THE best things in life are free, it’s claimed, but hotel Bibles are both free and crap. Gratis stuff, ranked:
Anything shoplifted
It feels free, for a bit. And it’s a growth business now cheese and butter are for the rich. Upcoming British gangster films will feature Cockney faces shoving Lurpack and Cathedral City down their trousers then meeting at a Southend lock-up to share the wealth on a pack of Digestives. But shoplifting’s only free until you get caught.
Hotel Bibles
The Gideon Bible is a staple of every hotel room, in the drawer next to the bed. And anyone who stays in a hotel feels obliged, because they’re such a rip-off, to strip the room of anything of value. Teabags, shower gel, body lotion, they’re all swept into an open suitcase. The Bible? Left for the next guest to ignore.

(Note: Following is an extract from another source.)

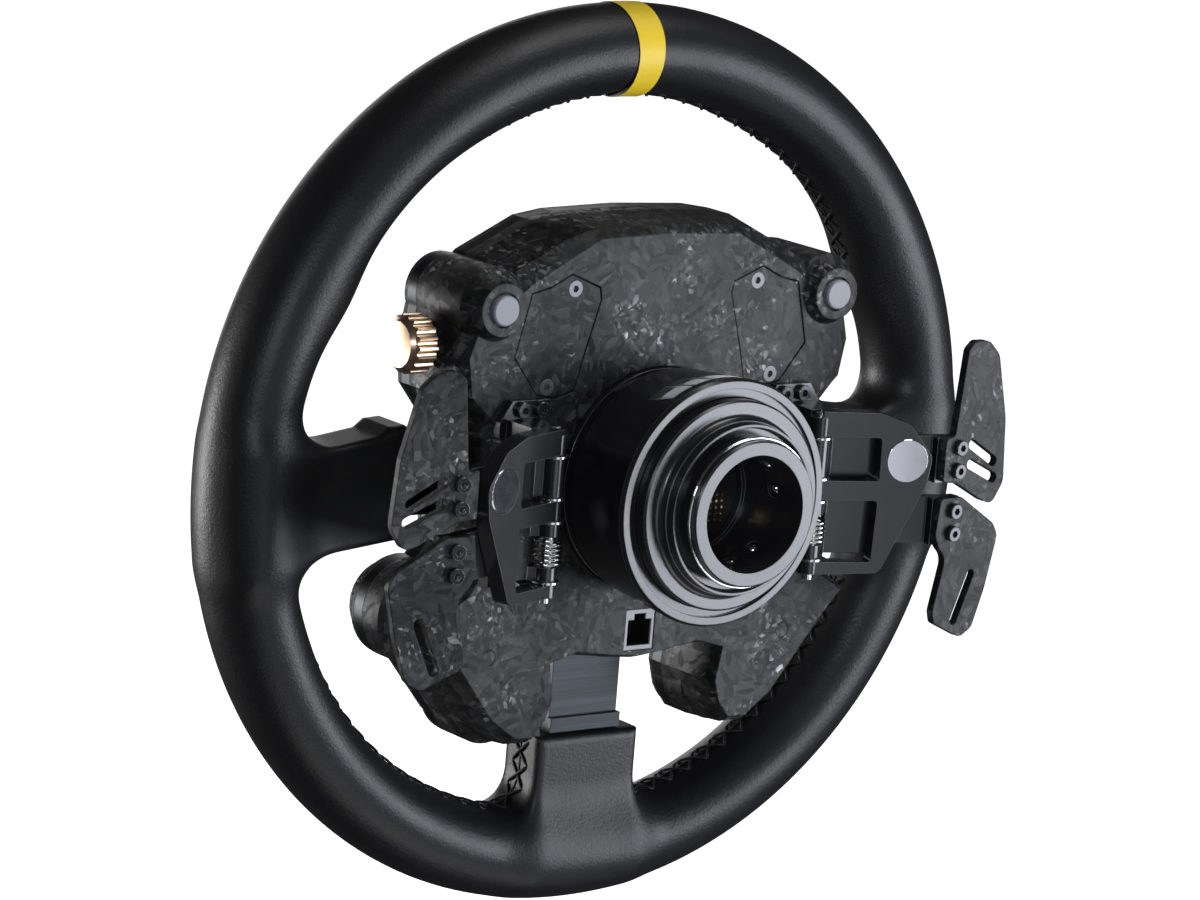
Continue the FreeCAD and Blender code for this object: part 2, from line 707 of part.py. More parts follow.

Presents from distant relatives
There are two kinds of birthday present. Parents, siblings and partners get you what they’ve been explicitly ordered to get you. That doesn’t count as free because you’ll pay for it on their birthdays. But the distant aunt, who you last saw when you were eight, who sends a seven-pound pack of shelled peanuts, a dusty box of solar garden lights from 1992, or a plastic squirrel that sings Stairway to Heaven? That’s free.
Tickets to a show
People buy tickets but can’t go so give you the tickets. That’s great, except the tickets are always for Lesley Garrett Sings Michael Bublé or a show where horses sort of dance but not really, and you’re obliged to go along and say you enjoyed it and so it ends up sort of having a cost. But you still take the tickets next time it happens.
Club Tropicana’s drinks
In 1983, Wham’s song transported dancers in neon-lit clubs in Swindon to a sun-kissed paradise with George Michael and Andrew Ridgeley drinking cocktails in swimming trunks and trotting about on donkeys. There were no all-inclusives in those days. Drinks were genuinely free. Club Tropicana went bust in 1984.
Free toys in cereal boxes
Those who survived the pre-health-and-safety years remember tearing open cereal boxes like a feral cat and digging with grubby hands for the free toy at the bottom. It was crap but worth more than gold to a seven-year-old. Then one dumb kid choked on a plastic monkey and ruined it for every generation to come.